Given exercise
Repeat exactly the stretch of lines from the line containing "bpy.context.scene.collection.objects.link(rigid_bodies[body])" through the line containing "points = [vertex.co", both included, and nothing else.

Data for this task
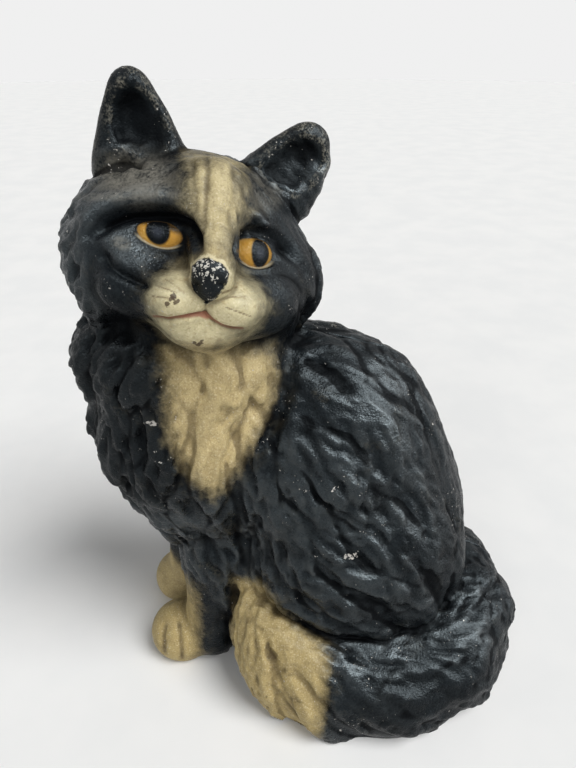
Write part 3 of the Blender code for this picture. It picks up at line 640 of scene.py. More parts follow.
def mesh_from(name, points, quads):
    mesh = bpy.data.meshes.new(name)
    mesh.vertices.add(len(points))
    mesh.vertices.foreach_set("co", np.asarray(points, np.float32).ravel())
    mesh.loops.add(4 * len(quads))
    mesh.loops.foreach_set("vertex_index", quads.astype(np.int32).ravel())
    mesh.polygons.add(len(quads))
    mesh.polygons.foreach_set("loop_start", np.arange(len(quads), dtype=np.int32) * 4)
    mesh.update(calc_edges=True)
    mesh.validate()
    mesh.shade_smooth()
    return mesh


def ringed_quads(rings, around):
    """Quads between neighbouring rings of points: the corners on a ring and then on the next."""
    inner = np.arange(around * (rings - 1))
    nxt = inner - inner % around + (inner + 1) % around
    return inner, nxt, nxt + around, inner + around


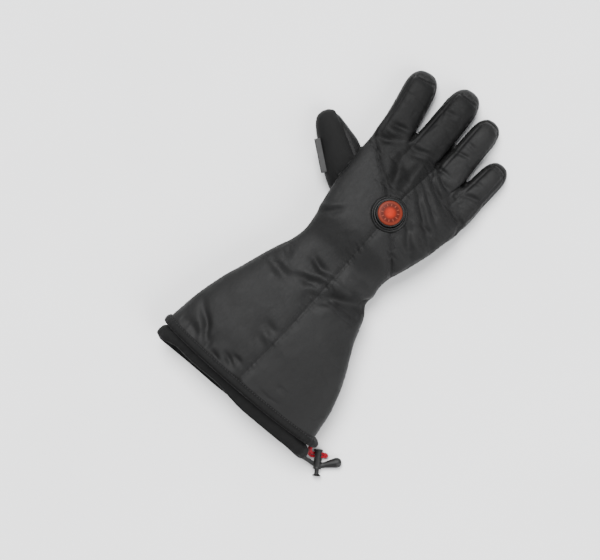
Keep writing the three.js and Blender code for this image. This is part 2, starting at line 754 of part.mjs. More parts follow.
// Rubber strip for wiping a visor, which lies along the thumb's outer shoulder and stands out from it
const wiperMiddle = thumbSpots[2].clone().lerp(thumbSpots[4], wiperPlace);
const wiperHalf = thumbWidth * mix(thumbStations[2].wide, thumbStations[4].wide, wiperPlace) * 0.5;
const wiperTop = wiperRise * thumbHeight * thumbStations[3].tall;
const stripWay = thumbSpots[4].clone().sub(thumbSpots[2]).normalize();
const stripTurn = Math.atan2(
  (thumbWidth / 2) * (thumbStations[4].wide - thumbStations[2].wide),
  thumbSpots[4].distanceTo(thumbSpots[2]),
);
const stripOut = new THREE.Vector2(-stripWay.y, stripWay.x).rotateAround(new THREE.Vector2(), stripTurn);
const stripShape = new THREE.Shape([
  new THREE.Vector2(-wiperIn, -wiperBase),
  new THREE.Vector2(wiperOut * 0.2, -wiperBase),
  new THREE.Vector2(wiperOut, -wiperEdge),
  new THREE.Vector2(wiperOut, -wiperEdge * 0.35),
  new THREE.Vector2(wiperOut * 0.8, 0),
  new THREE.Vector2(-wiperIn, 0),
]);
const strip = new THREE.ExtrudeGeometry(stripShape, { depth: wiperLength, bevelEnabled: false });
strip.translate(0, 0, -wiperLength / 2);
strip.applyMatrix4(
  new THREE.Matrix4()
    .makeTranslation(
      wiperMiddle.x + stripOut.x * wiperHalf,
      wiperMiddle.y + stripOut.y * wiperHalf,
      wiperTop,
    )
    .multiply(
      new THREE.Matrix4().makeBasis(
        new THREE.Vector3(stripOut.x, stripOut.y, 0),
        new THREE.Vector3(0, 0, 1),
        new THREE.Vector3(stripOut.y, -stripOut.x, 0),
      ),
    ),
);
addNode("visor_wiper", mainBody(solid(strip).subtract(thumbSkin(-seamGap))), wiperGrey, 0.55);

// Drawcord: two strands of elastic cord leave the hem, go through the lock and end in one knot.
// The points are counted from the corner of the shell's edge at the hem, their height from the floor.
const hemSection = sectionAt(hemLine);
const hemCorner = new THREE.Vector3(hemSection.centre + hemSection.half, hemLine, 0);
const atCorner = ([x, y, z]) => new THREE.Vector3(x, y, z).add(hemCorner);
const upperStrand = [
  [2.3, -1.5, 17.2],
  [2.6, -5.2, 17.2],
  [3.3, -9.0, 16.6],
  [4.6, -11.3, 14.2],
  [6.2, -12.6, 10.7],
  [7.3, -13.0, 7.4],
  [8.0, -12.9, 5.2],
  [8.94, -12.41, 4.4],
  [12.36, -9.98, 4.4],
  [15.78, -7.55, 4.4],
  [18.2, -6.9, 4.4],
].map(atCorner);
const lowerStrand = [
  [0.8, -1.5, 13.4],
  [1.0, -5.2, 13.4],
  [2.0, -9.6, 12.7],
  [3.4, -12.5, 10.4],
  [5.0, -14.8, 7.3],
  [7.0, -16.0, 5.2],
  [9.0, -15.8, 4.5],
  [10.62, -14.77, 4.4],
  [14.04, -12.34, 4.4],
  [17.46, -9.91, 4.4],
  [18.7, -7.9, 4.4],
].map(atCorner);
const knotSpot = atCorner([18.6, -7.3, 4.4]);

function cordTube(route, radius) {
  const circle = new THREE.Shape();
  for (let i = 0; i < cordSides; i++) {
    const turn = (i / cordSides) * Math.PI * 2;
    circle[i ? "lineTo" : "moveTo"](radius * Math.cos(turn), radius * Math.sin(turn));
  }
  circle.closePath();
  const extrudePath = new THREE.CatmullRomCurve3(route);
  const settings = { steps: 16, extrudePath, curveSegments: 1, bevelEnabled: false };
  return solid(new THREE.ExtrudeGeometry(circle, settings));
}
const cordRadius = cordDiameter / 2;
const cordRoom = joined([upperStrand, lowerStrand].map((route) => cordTube(route, cordRadius + seamGap)));
const knot = solid(new THREE.IcosahedronGeometry(knotRadius, 1).translate(...knotSpot));
addNode(
  "drawcord",
  joined([cordTube(upperStrand, cordRadius), cordTube(lowerStrand, cordRadius), knot]),
  cordRed,
  0.8,
);
addNode("hem_binding", hemSolid.subtract(cordRoom), stretchBlack);

// The lock's own frame: +Z runs from its head to its foot, +X away from the glove, +Y up.
const lockHead = new THREE.Vector3(10.1, -6.8, 4.4).add(hemCorner);
const lockHeading = THREE.MathUtils.degToRad(-54.6);
const lockFrame = new THREE.Matrix4()
  .makeTranslation(lockHead)
  .multiply(
    new THREE.Matrix4().makeBasis(
      new THREE.Vector3(-Math.sin(lockHeading), Math.cos(lockHeading), 0),
      new THREE.Vector3(0, 0, 1),
      new THREE.Vector3(Math.cos(lockHeading), Math.sin(lockHeading), 0),
    ),
  );
const cordDepth = barrelHeadHeight + cordDiameter / 2 + 0.7;
const slotHalf = cordDiameter / 2 + seamGap;
const boreStart = cordDepth + cordSpacing + slotHalf + 0.8;
const barrelProfile = [
  [0, 0],
  [barrelHeadRadius - 0.4, 0],
  [barrelHeadRadius, 0.4],
  [barrelHeadRadius, barrelHeadHeight - 0.3],
  [barrelRadius, barrelHeadHeight],
  [barrelRadius, barrelLength * 0.9],
  [barrelRadius + 0.3, barrelLength * 0.92],
  [barrelRadius + 0.3, barrelLength],
  [plungerRadius + fitGap, barrelLength],
  [plungerRadius + fitGap, boreStart],
  [0, boreStart],
];
// The slot takes both strands of the cord side by side.
const slot = solid(
  new THREE.BoxGeometry(4 * barrelRadius, 2 * slotHalf, cordSpacing + 2 * slotHalf).translate(
    0,
    0,
    cordDepth + cordSpacing / 2,
  ),
);
const pullProfile = [
  [0, 0],
  [pullNeckRadius, 0],
  [pullNeckRadius * 1.12, pullLength * 0.25],
  [pullRadius * 0.88, pullLength * 0.6],
  [pullRadius, pullLength * 0.76],
  [pullRadius * 0.86, pullLength * 0.9],
  [pullRadius * 0.5, pullLength * 0.98],
  [0, pullLength],
];
const pullLean = THREE.MathUtils.degToRad(16);
const pull = solid(
  turned(pullProfile, 16)
    .scale(1, 0.85, 1)
    .rotateY(Math.PI / 2 + pullLean)
    .translate(barrelRadius * 0.55, 0, barrelLength * 0.84),
);
const barrel = solid(turned(barrelProfile, 20)).subtract(slot);
const boreRadius = plungerRadius + fitGap;
const boreProfile = [
  [0, boreStart],
  [boreRadius, boreStart],
  [boreRadius, roomy],
  [0, roomy],
];
const barrelBore = solid(turned(boreProfile, 20));
const lockBody = barrel.add(pull.subtract(barrelBore));
addNode("cord_lock", geometryOf(lockBody).applyMatrix4(lockFrame), plasticBlack, 0.45);

const plungerStart = boreStart + plungerTravel + seamGap;
const plungerProfile = [
  [0, plungerStart],
  [plungerRadius, plungerStart],
  [plungerRadius, plungerStart + plungerLength * 0.88],
  [plungerFootRadius, plungerStart + plungerLength * 0.96],
  [plungerFootRadius, plungerStart + plungerLength],
  [0, plungerStart + plungerLength],
];
addNode("lock_plunger", turned(plungerProfile, 20).applyMatrix4(lockFrame), plasticBlack, 0.45);

// Tether from the corner of the liner's mouth to the side of the lock
const tetherFrom = new THREE.Vector3(2.5, -20.5, 17).add(hemCorner);
const tetherTo = new THREE.Vector3(-0.5 * barrelRadius, 0, barrelLength * 0.8).applyMatrix4(lockFrame);
const tetherShape = new THREE.Shape([
  new THREE.Vector2(-tetherWidth / 2, -tetherThick / 2),
  new THREE.Vector2(tetherWidth / 2, -tetherThick / 2),
  new THREE.Vector2(tetherWidth / 2, tetherThick / 2),
  new THREE.Vector2(-tetherWidth / 2, tetherThick / 2),
]);
const tetherSag = new THREE.Vector3(0.3, 0, -3);
const tetherCurve = new THREE.QuadraticBezierCurve3(
  tetherFrom,
  tetherFrom.clone().lerp(tetherTo, 0.5).add(tetherSag),
  tetherTo,
);
const tetherStrip = solid(
  new THREE.ExtrudeGeometry(tetherShape, { steps: 8, extrudePath: tetherCurve, bevelEnabled: false }),
);
const roomRadius = barrelRadius + seamGap;
const roomProfile = [
  [0, -1],
  [roomRadius, -1],
  [roomRadius, roomy],
  [0, roomy],
];
const barrelRoom = solid(turned(roomProfile, 20).applyMatrix4(lockFrame));
addNode(
  "lock_tether",
  mainBody(tetherStrip.subtract(linerSkin(-seamGap)).subtract(barrelRoom)),
  stretchBlack,
  0.9,
);

export default glove;
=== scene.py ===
"""Heated winter gauntlet glove, dressed in cloth, leather, rubber and plastic.

The glove's skin is lofted, fused into one surface and pressed into seams, puffs and folds. It is then
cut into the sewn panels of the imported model. Lengths are in millimetres until a mesh is written, and
+Y runs to the fingertips, +X to the little finger, +Z up from the back of the hand.
"""
import json
import math

import bpy
import numpy as np
from mathutils import Matrix, Vector
from mathutils.bvhtree import BVHTree

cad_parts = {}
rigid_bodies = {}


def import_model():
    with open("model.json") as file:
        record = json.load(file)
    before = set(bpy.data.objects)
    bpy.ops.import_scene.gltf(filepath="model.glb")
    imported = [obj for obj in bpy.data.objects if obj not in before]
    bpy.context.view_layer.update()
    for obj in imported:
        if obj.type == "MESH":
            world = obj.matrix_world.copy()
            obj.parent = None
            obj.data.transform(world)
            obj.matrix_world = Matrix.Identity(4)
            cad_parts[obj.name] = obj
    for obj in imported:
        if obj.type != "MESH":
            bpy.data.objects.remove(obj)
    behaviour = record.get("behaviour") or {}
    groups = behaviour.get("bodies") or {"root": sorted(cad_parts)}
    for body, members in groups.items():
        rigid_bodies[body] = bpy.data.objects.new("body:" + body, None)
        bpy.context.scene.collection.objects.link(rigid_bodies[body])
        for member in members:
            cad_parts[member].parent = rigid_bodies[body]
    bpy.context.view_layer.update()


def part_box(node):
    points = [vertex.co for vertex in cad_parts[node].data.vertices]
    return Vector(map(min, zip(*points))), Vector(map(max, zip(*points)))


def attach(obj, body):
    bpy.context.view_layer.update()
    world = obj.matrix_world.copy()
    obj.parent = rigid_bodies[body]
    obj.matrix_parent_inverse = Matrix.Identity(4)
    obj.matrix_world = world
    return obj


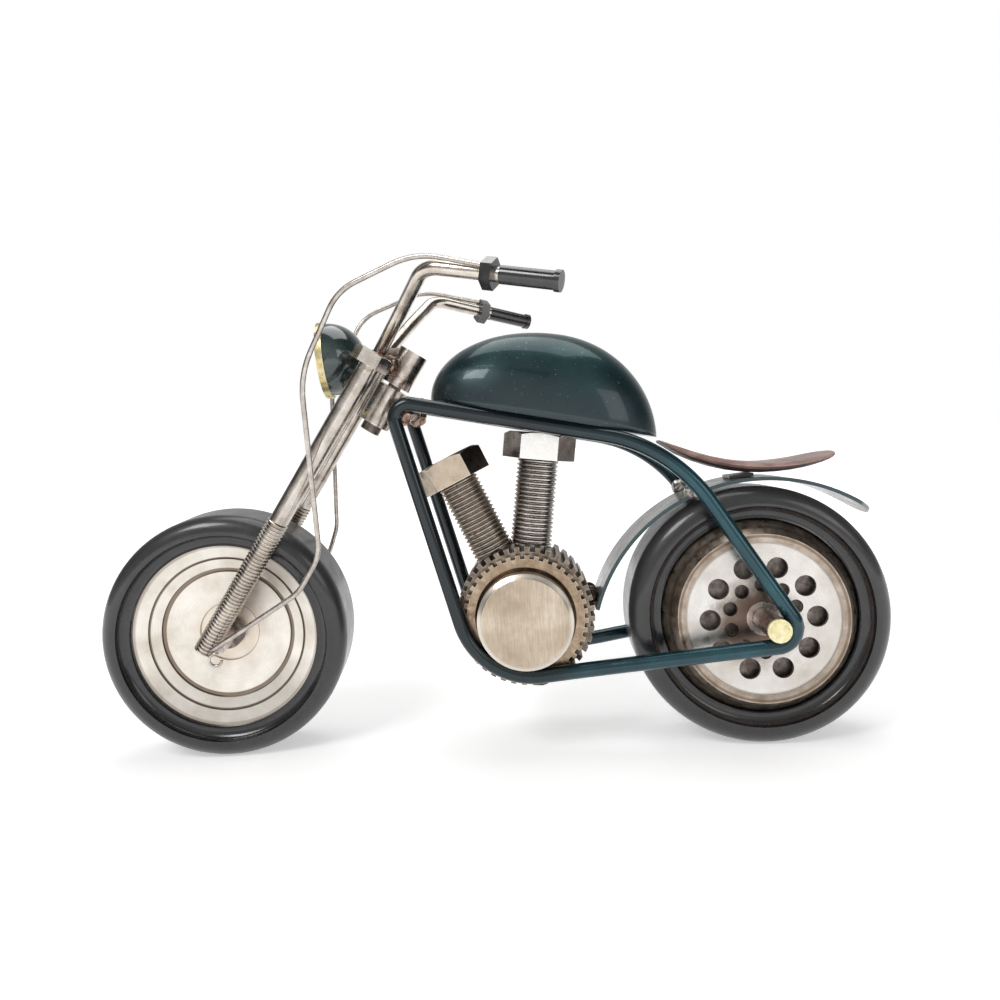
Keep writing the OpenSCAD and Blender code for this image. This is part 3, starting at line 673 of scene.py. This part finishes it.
def rubber(name, centre, axis):
    """Polished dark rubber: greyer, duller tread and shoulder, and fine scuffs."""
    mat, net = material(name)
    out = net.radius(centre, axis)
    tone = net.noise(7.0, 4.0, 0.6)
    colour = net.ramp(tone, [(0.3, (0.006, 0.006, 0.007)), (0.5, (0.011, 0.011, 0.013)),
                             (0.7, (0.019, 0.019, 0.021))])
    tread = net.step(out, TREAD_START, TREAD_FULL, 0.0, 0.85)
    colour = net.mix(tread, colour, (0.030, 0.030, 0.031))
    scuffs = net.noise(1.1, 4.0, 0.7, shift=(5.0, 1.0, 3.0))
    colour = net.mix(net.step(scuffs, 0.68, 0.78, 0.0, 0.35), colour, (0.11, 0.105, 0.10))
    net.put(net.bsdf.inputs["Base Color"], colour)
    dull = net.step(out, TREAD_START, TREAD_FULL, 0.0, 0.16)
    smear = net.step(net.noise(3.5, 4.0, 0.6, shift=(1.0, 1.0, 1.0)), 0.3, 0.7, 0.18, 0.30)
    net.put(net.bsdf.inputs["Roughness"], net.math("ADD", smear, dull))
    net.shine(0.5, 0.12)
    waves = net.math("MULTIPLY", net.noise(6.0, 2.0), 2.0)
    net.bump(net.math("ADD", net.noise(0.45, 3.0), waves), 0.012)
    return mat


RING_PITCH = 0.22
BROWN = (0.16, 0.11, 0.07)


def turned(name, centre, axis, dark, mid, light, bands, blot=12.0, rough=(0.24, 0.4), hub_stain_and_shadow=None,
           shadow_offset=(0.0, 0.0, 0.0)):
    """A lathe-turned disc: fine rings round its middle, brown bands and blotchy warm patina.

    A band is its radius, half its width, its softness and its share of brown.
    Hub stains and shadows are their share, their colour, and the radii where they are full and where they
    end; the shadow offset moves their centre, in millimetres.
    """
    mat, net = material(name)
    out = net.radius(centre, axis)
    tone = net.noise(blot, 4.0, 0.6)
    colour = net.ramp(tone, [(0.32, dark), (0.5, mid), (0.68, light)])
    rings = net.node("ShaderNodeTexNoise", noise_dimensions="1D")
    net.put(rings.inputs["W"], net.math("DIVIDE", out, RING_PITCH))
    rings.inputs["Scale"].default_value = 1.0
    rings.inputs["Detail"].default_value = 2.0
    fine = rings.outputs["Fac"]
    colour = net.mix(net.step(fine, 0.35, 0.65, 0.0, 0.16), colour, tuple(0.55 * c for c in dark))
    # darker towards the hub: brown stain, and on the rear disc also a painted shadow of the axle and rod
    if hub_stain_and_shadow:
        share, shade, full, end = hub_stain_and_shadow
        from_hub = net.radius(centre + Vector(shadow_offset) * MM, axis)
        blots = net.math("SUBTRACT", net.noise(5.0, 5.0, 0.7), 0.5)
        ragged = net.math("ADD", from_hub, net.math("MULTIPLY", blots, 9.0))
        colour = net.mix(net.step(ragged, end, full, 0.0, share), colour, shade)
    for middle, half, soft, share in bands:
        inside = net.band(out, middle, half, soft)
        colour = net.mix(net.math("MULTIPLY", inside, share), colour, BROWN)
    net.put(net.bsdf.inputs["Base Color"], colour)
    net.bsdf.inputs["Metallic"].default_value = 1.0
    smear = net.noise(blot * 0.4, 3.0, 0.6, shift=(1.0, 5.0, 2.0))
    net.put(net.bsdf.inputs["Roughness"], net.step(smear, 0.3, 0.7, *rough))
    net.bump(fine, 0.012)
    return mat


give(rubber("front_rubber", FRONT_AXLE, FRONT_AXIS), "front_tyre")
give(rubber("rear_rubber", REAR_AXLE, REAR_AXIS), "rear_tyre")
front_disc = turned("front_disc_metal", FRONT_AXLE, FRONT_AXIS,
                    (0.64, 0.58, 0.50), (0.79, 0.74, 0.67), (0.90, 0.86, 0.80),
                    bands=[(18.6, 0.62, 0.18, 0.85), (22.3, 0.34, 0.14, 0.85),
                           (26.2, 0.5, 0.3, 0.5), (8.6, 0.12, 0.08, 0.6)],
                    rough=(0.28, 0.42), hub_stain_and_shadow=(0.55, (0.66, 0.54, 0.42), 5.0, 13.0))
give(front_disc, "front_disc_left", "front_disc_right")
# Round its hub: brown stain, and a painted shadow of the axle and rod that falls to the left and below.
rear_disc = turned("rear_disc_metal", REAR_AXLE, REAR_AXIS,
                   (0.58, 0.54, 0.49), (0.70, 0.67, 0.63), (0.80, 0.78, 0.75),
                   bands=[(20.3, 0.3, 0.2, 0.5)], rough=(0.26, 0.4),
                   hub_stain_and_shadow=(0.95, (0.15, 0.10, 0.075), 6.0, 13.5), shadow_offset=(-2.5, 0.0, -1.0))
give(rear_disc, "perforated_disc_left", "perforated_disc_right")
rear_rim = turned("rear_rim_metal", REAR_AXLE, REAR_AXIS,
                  (0.31, 0.245, 0.195), (0.44, 0.365, 0.30), (0.58, 0.50, 0.43),
                  bands=[(22.0, 0.35, 0.2, 0.7), (24.2, 0.3, 0.2, 0.6), (26.2, 0.4, 0.2, 0.7)],
                  rough=(0.26, 0.44), blot=5.0)
give(rear_rim, "rear_rim_left", "rear_rim_right")
hub = steel("hub_metal", (0.40, 0.34, 0.30), (0.56, 0.50, 0.45), (0.72, 0.67, 0.62),
            patina=(0.30, 0.20, 0.14), patina_share=0.3, rough=(0.22, 0.38), blot=3.0)
give(hub, "rear_hub")
core = steel("core_metal", (0.10, 0.085, 0.075), (0.18, 0.155, 0.14), (0.30, 0.27, 0.25),
             patina=(0.12, 0.08, 0.06), patina_share=0.3, rough=(0.35, 0.55), blot=1.8)
give(core, "front_core", "rear_core")


# ---------- tank and welds that replace CAD nodes ----------

WELD_CELL, WELD_DEPTH, WELD_LUMP = 0.22 * MM, 0.28 * MM, 1.1 * MM

piece("tank_shell", tank_form(), "frame", "tank_paint", tank_mat, "fuel_tank")
copper = steel("copper_weld_metal", (0.20, 0.125, 0.095), (0.33, 0.22, 0.175), (0.48, 0.36, 0.30),
               patina=(0.14, 0.08, 0.06), patina_share=0.3, rough=(0.22, 0.42), blot=2.0)
dark_weld = steel("dark_weld_metal", (0.035, 0.028, 0.024), (0.075, 0.06, 0.052),
                  (0.16, 0.135, 0.115), patina=(0.30, 0.27, 0.24), patina_share=0.1,
                  rough=(0.3, 0.5), blot=1.6)
grey_weld = steel("grey_weld_metal", (0.28, 0.27, 0.25), (0.44, 0.43, 0.41), (0.62, 0.61, 0.58),
                  patina=(0.12, 0.10, 0.09), patina_share=0.2, rough=(0.3, 0.48), blot=2.0)
for name, mat, slot, body in (
        ("neck_welds", copper, "copper_weld", "frame"),
        ("crown_welds", copper, "copper_weld", "steering"),
        ("tank_welds", dark_weld, "dark_weld", "frame"),
        ("engine_welds", dark_weld, "dark_weld", "frame"),
        ("axle_welds", dark_weld, "dark_weld", "frame"),
        ("fender_welds", grey_weld, "grey_weld", "frame")):
    form = refined(name, WELD_CELL, WELD_DEPTH, WELD_LUMP, len(name))
    if name == "engine_welds":  # flattened below, so that it doesn't show under the lower rail
        for v in form.verts:
            v.co.z = max(v.co.z, WELD_FOOT)
    piece(name + "_set", form, body, slot, mat, name)
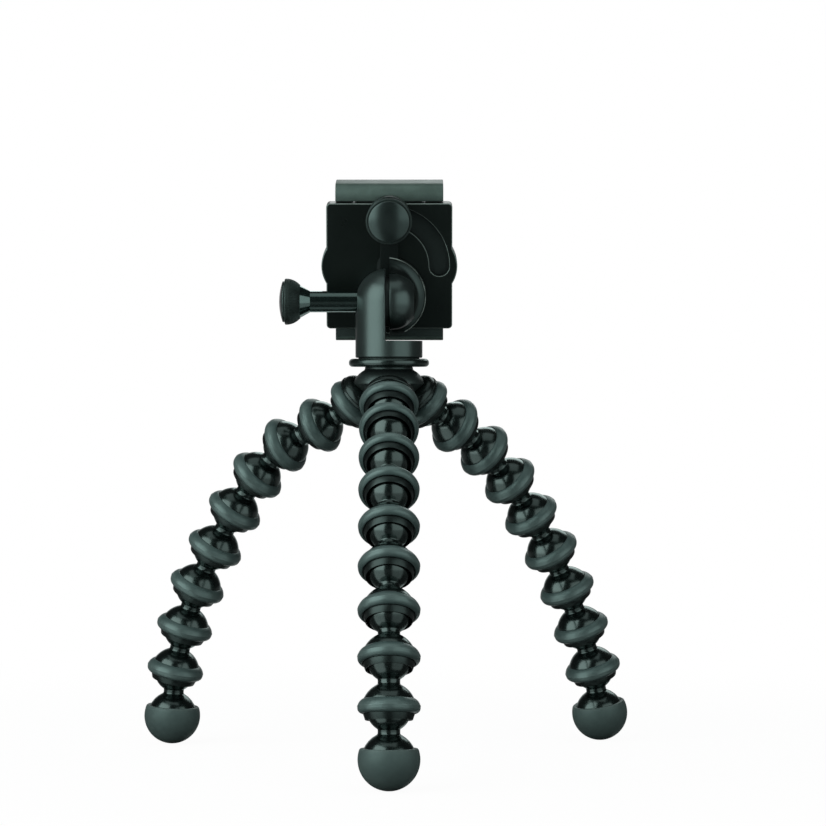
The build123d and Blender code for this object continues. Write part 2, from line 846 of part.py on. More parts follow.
def jaw_springs():
    # Closed tubes of the wound springs between the rod heads and the shell's top wall.
    low = rod_foot_z() + rod_head + spring_end_gap
    high = plate_top - shell_wall - spring_end_gap
    coil = rod_z(spring_r, low, high) - rod_z(
        rod_r + spring_bore_gap, low - overrun, high + overrun
    )
    return Compound(children=[Pos(x, rod_y, 0) * coil for x in (-rod_spread, rod_spread)])


parts = {
    "hub": hub(),
    "hub_rings": hub_rings(),
    "collar_ring": collar_ring(),
    "pan_washer": pan_washer(),
    "spring_washer": spring_washer(),
    "pan_bolt": head_at(pan_bolt()),
    "pan_insert": head_at(pan_insert()),
    "head_housing": head_at(head_housing()),
    "tilt_knob_core": head_at(at_tilt_knob(knob_core(tilt_sleeve, tilt_bolt_r + knob_bore_gap))),
    "tilt_knob_grip": head_at(at_tilt_knob(knob_grip(tilt_sleeve))),
    "tilt_knob_insert": head_at(
        at_tilt_knob(knob_insert(tilt_sleeve, tilt_bolt_r + knob_bore_gap))
    ),
    "tilt_knob_cap": head_at(at_tilt_knob(knob_cap(tilt_sleeve))),
    "tilt_washer": clamp_at(tilt_washer()),
    "tilt_bolt": clamp_at(tilt_bolt()),
    "tilt_bracket": clamp_at(tilt_bracket()),
    "swivel_knob_core": clamp_at(at_swivel_knob(knob_core(swivel_sleeve, tilt_bolt_r))),
    "swivel_knob_grip": clamp_at(at_swivel_knob(knob_grip(swivel_sleeve))),
    "swivel_knob_cap": clamp_at(at_swivel_knob(knob_cap(swivel_sleeve))),
    "swivel_screw": clamp_at(at_swivel_knob(swivel_screw())),
    "slot_slider": clamp_at(slot_slider()),
    "pivot_bolt": clamp_at(pivot_bolt()),
    "bracket_washers": clamp_at(bracket_washers()),
    "back_plate": clamp_at(back_plate()),
    "front_plate": clamp_at(front_plate()),
    "mid_plate": clamp_at(mid_plate()),
    "plate_screws": clamp_at(plate_screws()),
    "front_pad": clamp_at(front_pad()),
    "lower_jaw": clamp_at(lower_jaw()),
    "lower_jaw_skin": clamp_at(lower_jaw_skin()),
    "jaw_springs": clamp_at(jaw_springs()),
    "guide_rods": clamp_at(guide_rods()),
    "upper_jaw": clamp_at(upper_jaw()),
    "upper_jaw_skin": clamp_at(upper_jaw_skin()),
}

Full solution
        bpy.context.scene.collection.objects.link(rigid_bodies[body])
        for member in members:
            cad_parts[member].parent = rigid_bodies[body]
    bpy.context.view_layer.update()


def part_box(node):
    points = [vertex.co for vertex in cad_parts[node].data.vertices]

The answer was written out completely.